After probably 90 minutes total we decided to turn around. We didn't know how dark it got under the canopy in the afternoon, and I was thinking about how all animals come out to eat in the afternoon as well. Yikes.

When we got back to the bottom (and I pulled a leech of my ankle- eeeeeeewwwwwwww!!!!!) we realized that we had made it about 3.3 of the 3.5 kilometers. We probably only had 15-20 minutes to go. And we had plenty of light left. I know it was a bit gutting for Scott to have not made it. But honestly I was so damn thankful to be in one piece, with all of my limbs unscathed and with only minor blood loss.... I really didn't care. We got him an ice cream and he got over it.

Well deserved post-hike beach time.
On our last day we decided not to make the long journey back to Cape Trib. Instead, we re-visited the idea of Mossman Gorge (the place with all the crowds that totally turned us off and we left the previous Saturday). It was now Tuesday, and we woke up early with a plan. Instead of taking the $6 tram to the gorge with all the people, we decided to make it a run. 2k isn't very far, but at 10am in the tropics, it's far enough! We got a nice workout, and were rewarded with a dip in non-croc infested waters.

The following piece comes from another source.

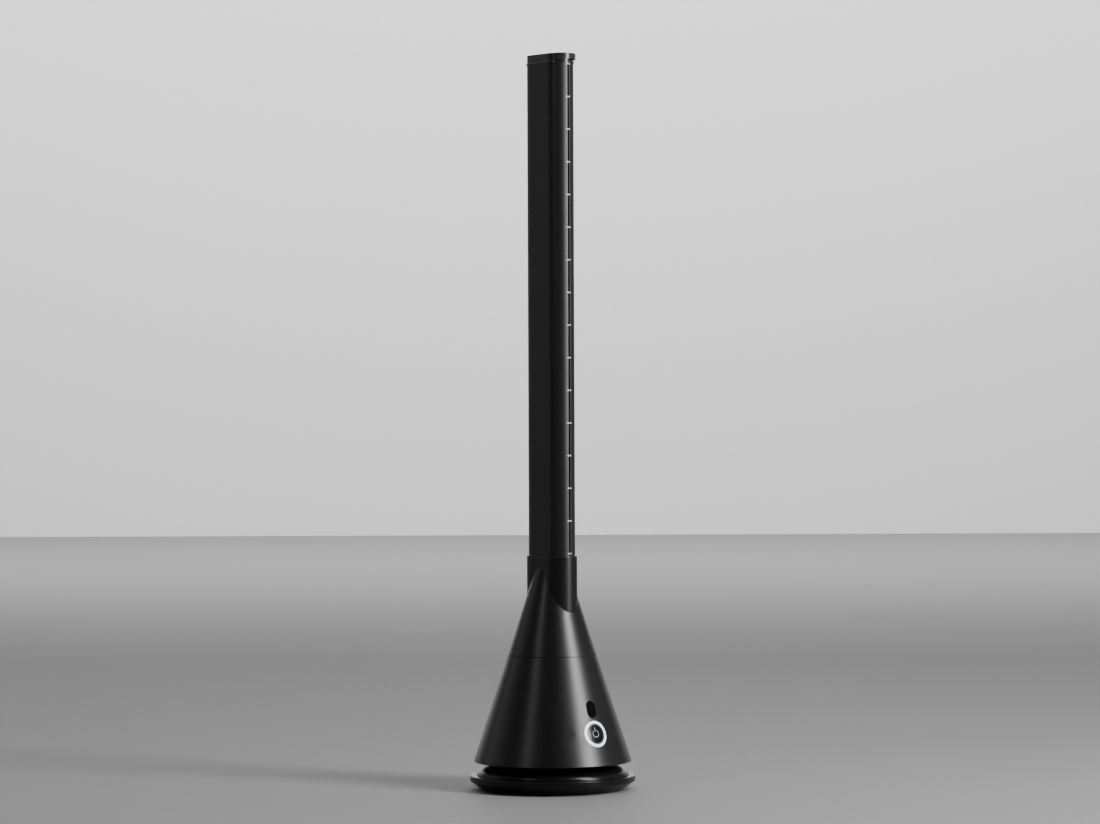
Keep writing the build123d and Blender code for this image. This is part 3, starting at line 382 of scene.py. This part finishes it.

After our swim we hiked the "difficult" 2k loop through Mossman Gorge. It was more beautiful rainforest, although very similar to all the rest of what we had seen. Below, a picture of just one of the many mean plants disguised as a pretty palm:

Look at all those spines!
More photos from Mossman Gorge Rainforest walk:





We finished up our day with that bike ride along the beach, and dinner in Port Douglas. We partook in trivia night at the local irish bar, and lost badly as usual. It was the perfect ending to a pretty perfect vacation.